Pesta panen ini diadakan selama 7 Minggu, dan pada hari yang kelima puluh, mereka mempersembahkan korban sajian sebagai ungkapan syukur dan persembahan kepada Tuhan (Im 23:4-24).
Dalam perkembangan selanjutnya, Pentakosta diangkat menjadi pesta liturgis dan maknanya ditarik jauh ke belakang, yaitu ke masa pengembaraan di padang gurun, tepatnya peristiwa penampakan Allah kepada Musa di Gunung Sinai di mana pada saat itu, diturunkan juga Sepuluh Perintah Allah.
Dengan demikian, Pentakosta dimaknai sebagai pesta peringatan atas pembaruan janji Allah dengan umat Israel melalui turunnya Sepuluh Perintah Allah di Sinai (2Kor 15:10-13; bdk. Kel 19:16-20; Ul 5:4-5).

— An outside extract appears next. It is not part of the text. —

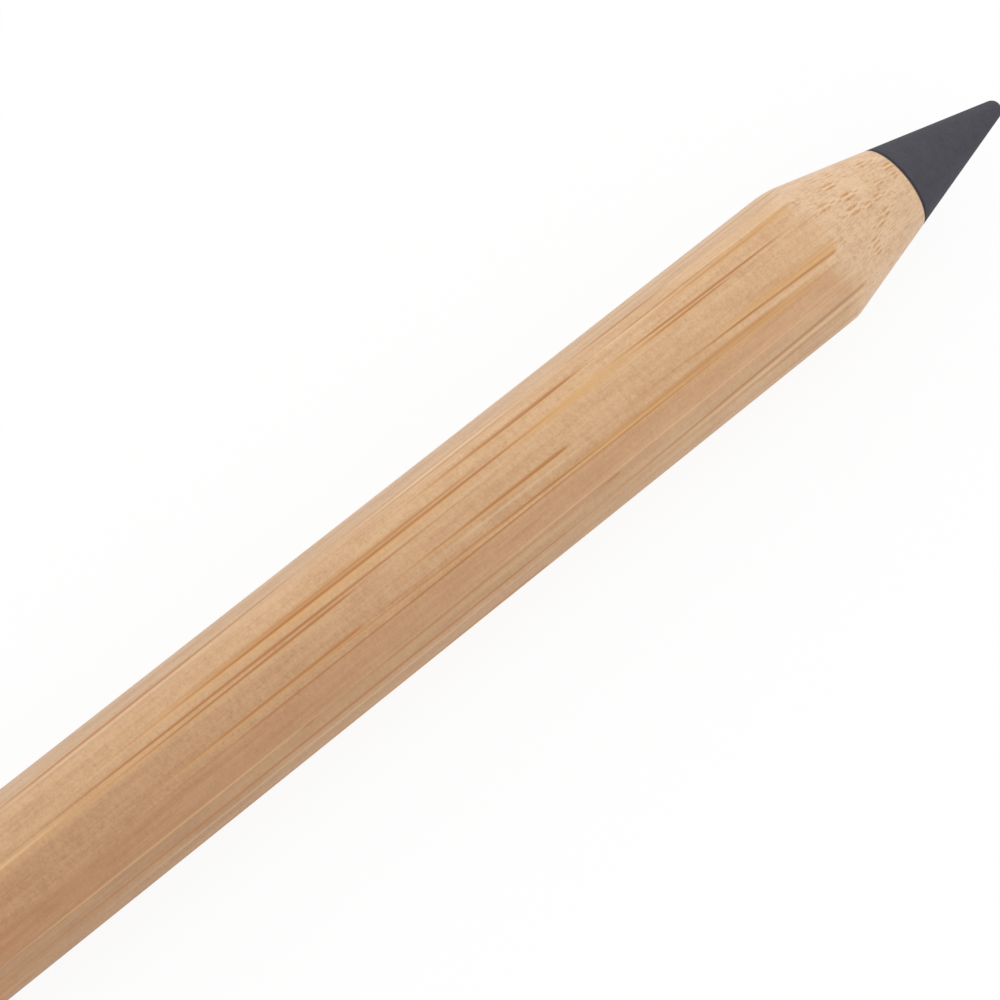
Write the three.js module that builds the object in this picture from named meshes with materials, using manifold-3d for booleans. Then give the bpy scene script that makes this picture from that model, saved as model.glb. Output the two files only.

Bagi Gereja yang telah mengalami pembaruan perjanjian dalam diri Yesus, Pentakosta merupakan peringatan atas turunnya Roh Kudus kepada para murid, sebagaimana dikisahkan dalam bacaan pertama (Kis 2:1-11).
Pada hari Pentakosta itu, Roh Kudus turun dalam rupa lidah-lidah api dan hinggap pada masing-masing (ay.3).
Jadi, Roh Kudus merupakan anugerah yang menyentuh masing-masing pribadi, orang per orang, sesuai dengan situasi dan kondisi masing-masing.
Kepada masing-masing orang, Roh Kudus yang satu dan sama memberikan karunia yang berbeda-beda, namun dimaksudkan untuk kepentingan bersama (bdk. 1Kor 12:1-11).
Gambaran lidah-lidah api yang digunakan sebagai tanda turunnya Roh Kudus menunjukkan bahwa karunia Roh Kudus itu merupakan daya ilahi yang mengobarkan semangat hidup dalam beriman, bersaksi, bersekutu, dan melayani sebagaimana yang terjadi dalam diri para murid.
Kita tahu bahwa setelah menerima anugerah Roh Kudus, para murid menjadi semakin beriman dan percaya kepada Yesus sebagai penyelamat (Kis 2:14.21-22).
Mereka menjadi tidak takut tetapi dengan penuh keberanian bersaksi dan mewartakan bahwa Yesus telah bangkit (Kis 2:23-24) serta mengajak orang-orang untuk bertobat supaya diselamatkan (Kis 2:28-40).
Doa
Ya Allah Bapa kami, melalui Pentekosta Engkau telah mempersiapkan Gereja-mu untuk menerima kehadiran Roh-mu, sehingga Engkau sendiri yang bertahta di dalam diri umat-Mu ini.
Ajarkan kami semakin terbuka untuk menyambut kehadiran-Mu dan Engkau memakai kami, menjadi tanda kehadiran-Mu di tengah-tengah kehidupan yang saat ini sungguh-sungguh sedang membutuhkan Engkau.
Semoga karunia-karunia Roh-Mu semakin berlimpah melalui kami umat-Mu, untuk menghibur yang berduka, menyembuhkan yang sakit, membebaskan yang tertekan dan tertindas, serta mewartakan tahun Rahmat-Mu yang telah datang.
Dan Engkau jadikan kami ranting-ranting yang berbuah: kasih, sukacita, damai sejahtera, kesabaran, kemurahan, kebaikan, kesetiaan, kelemahlembutan dan pengendalian diri.
Inilah yang kami rindukan sebagai Pentakosta yang baru. Doa ini kami panjatkan kepada-Mu dengan perantaraan Yesus Kristus, Tuhan kami. Amin.